===== Material

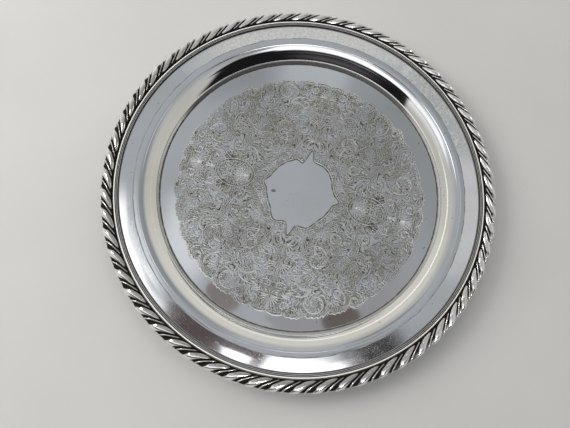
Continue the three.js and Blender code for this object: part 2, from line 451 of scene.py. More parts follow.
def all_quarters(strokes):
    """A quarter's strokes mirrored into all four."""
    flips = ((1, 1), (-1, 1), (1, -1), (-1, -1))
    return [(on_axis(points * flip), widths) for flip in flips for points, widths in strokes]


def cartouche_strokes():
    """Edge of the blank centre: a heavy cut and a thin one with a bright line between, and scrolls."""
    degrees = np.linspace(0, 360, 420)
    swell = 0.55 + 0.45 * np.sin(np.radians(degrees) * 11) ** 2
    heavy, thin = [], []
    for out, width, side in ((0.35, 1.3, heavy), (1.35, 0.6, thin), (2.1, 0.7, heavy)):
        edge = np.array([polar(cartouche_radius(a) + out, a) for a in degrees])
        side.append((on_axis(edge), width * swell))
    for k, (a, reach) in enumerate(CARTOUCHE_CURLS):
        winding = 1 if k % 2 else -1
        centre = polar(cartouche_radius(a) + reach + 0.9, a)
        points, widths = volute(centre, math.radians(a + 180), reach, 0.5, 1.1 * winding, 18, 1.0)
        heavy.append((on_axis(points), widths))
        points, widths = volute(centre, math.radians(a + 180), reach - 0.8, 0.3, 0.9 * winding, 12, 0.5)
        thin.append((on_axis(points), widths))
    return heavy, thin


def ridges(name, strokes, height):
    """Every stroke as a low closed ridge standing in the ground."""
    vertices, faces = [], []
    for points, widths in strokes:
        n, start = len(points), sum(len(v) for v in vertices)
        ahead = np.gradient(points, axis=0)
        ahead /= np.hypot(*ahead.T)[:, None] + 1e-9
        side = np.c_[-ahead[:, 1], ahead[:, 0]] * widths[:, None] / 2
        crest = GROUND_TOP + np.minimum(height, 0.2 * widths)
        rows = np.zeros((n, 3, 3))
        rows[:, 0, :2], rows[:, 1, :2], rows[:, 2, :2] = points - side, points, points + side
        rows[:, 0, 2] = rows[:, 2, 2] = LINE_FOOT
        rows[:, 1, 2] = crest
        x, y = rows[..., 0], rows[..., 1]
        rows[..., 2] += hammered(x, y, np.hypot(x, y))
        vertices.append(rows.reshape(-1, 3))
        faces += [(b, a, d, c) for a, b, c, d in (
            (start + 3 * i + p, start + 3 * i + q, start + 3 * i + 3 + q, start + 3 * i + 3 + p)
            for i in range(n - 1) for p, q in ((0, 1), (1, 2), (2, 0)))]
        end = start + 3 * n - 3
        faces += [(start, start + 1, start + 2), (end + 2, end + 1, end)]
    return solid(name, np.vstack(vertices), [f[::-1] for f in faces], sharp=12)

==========

» **Directions for this task**
Everything in the listing above should be restated exactly.

» **Answer to the problem**
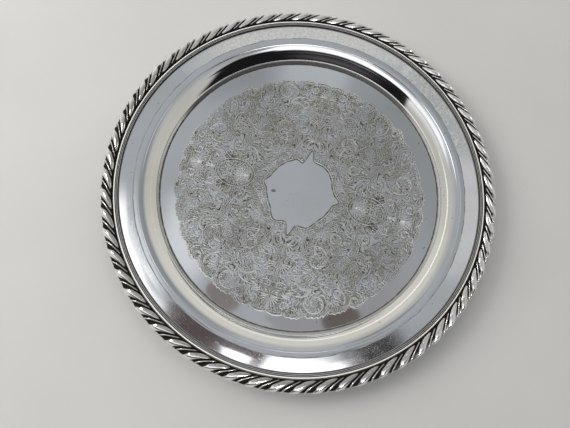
Continue the three.js and Blender code for this object: part 2, from line 451 of scene.py. More parts follow.
def all_quarters(strokes):
    """A quarter's strokes mirrored into all four."""
    flips = ((1, 1), (-1, 1), (1, -1), (-1, -1))
    return [(on_axis(points * flip), widths) for flip in flips for points, widths in strokes]


def cartouche_strokes():
    """Edge of the blank centre: a heavy cut and a thin one with a bright line between, and scrolls."""
    degrees = np.linspace(0, 360, 420)
    swell = 0.55 + 0.45 * np.sin(np.radians(degrees) * 11) ** 2
    heavy, thin = [], []
    for out, width, side in ((0.35, 1.3, heavy), (1.35, 0.6, thin), (2.1, 0.7, heavy)):
        edge = np.array([polar(cartouche_radius(a) + out, a) for a in degrees])
        side.append((on_axis(edge), width * swell))
    for k, (a, reach) in enumerate(CARTOUCHE_CURLS):
        winding = 1 if k % 2 else -1
        centre = polar(cartouche_radius(a) + reach + 0.9, a)
        points, widths = volute(centre, math.radians(a + 180), reach, 0.5, 1.1 * winding, 18, 1.0)
        heavy.append((on_axis(points), widths))
        points, widths = volute(centre, math.radians(a + 180), reach - 0.8, 0.3, 0.9 * winding, 12, 0.5)
        thin.append((on_axis(points), widths))
    return heavy, thin


def ridges(name, strokes, height):
    """Every stroke as a low closed ridge standing in the ground."""
    vertices, faces = [], []
    for points, widths in strokes:
        n, start = len(points), sum(len(v) for v in vertices)
        ahead = np.gradient(points, axis=0)
        ahead /= np.hypot(*ahead.T)[:, None] + 1e-9
        side = np.c_[-ahead[:, 1], ahead[:, 0]] * widths[:, None] / 2
        crest = GROUND_TOP + np.minimum(height, 0.2 * widths)
        rows = np.zeros((n, 3, 3))
        rows[:, 0, :2], rows[:, 1, :2], rows[:, 2, :2] = points - side, points, points + side
        rows[:, 0, 2] = rows[:, 2, 2] = LINE_FOOT
        rows[:, 1, 2] = crest
        x, y = rows[..., 0], rows[..., 1]
        rows[..., 2] += hammered(x, y, np.hypot(x, y))
        vertices.append(rows.reshape(-1, 3))
        faces += [(b, a, d, c) for a, b, c, d in (
            (start + 3 * i + p, start + 3 * i + q, start + 3 * i + 3 + q, start + 3 * i + 3 + p)
            for i in range(n - 1) for p, q in ((0, 1), (1, 2), (2, 0)))]
        end = start + 3 * n - 3
        faces += [(start, start + 1, start + 2), (end + 2, end + 1, end)]
    return solid(name, np.vstack(vertices), [f[::-1] for f in faces], sharp=12)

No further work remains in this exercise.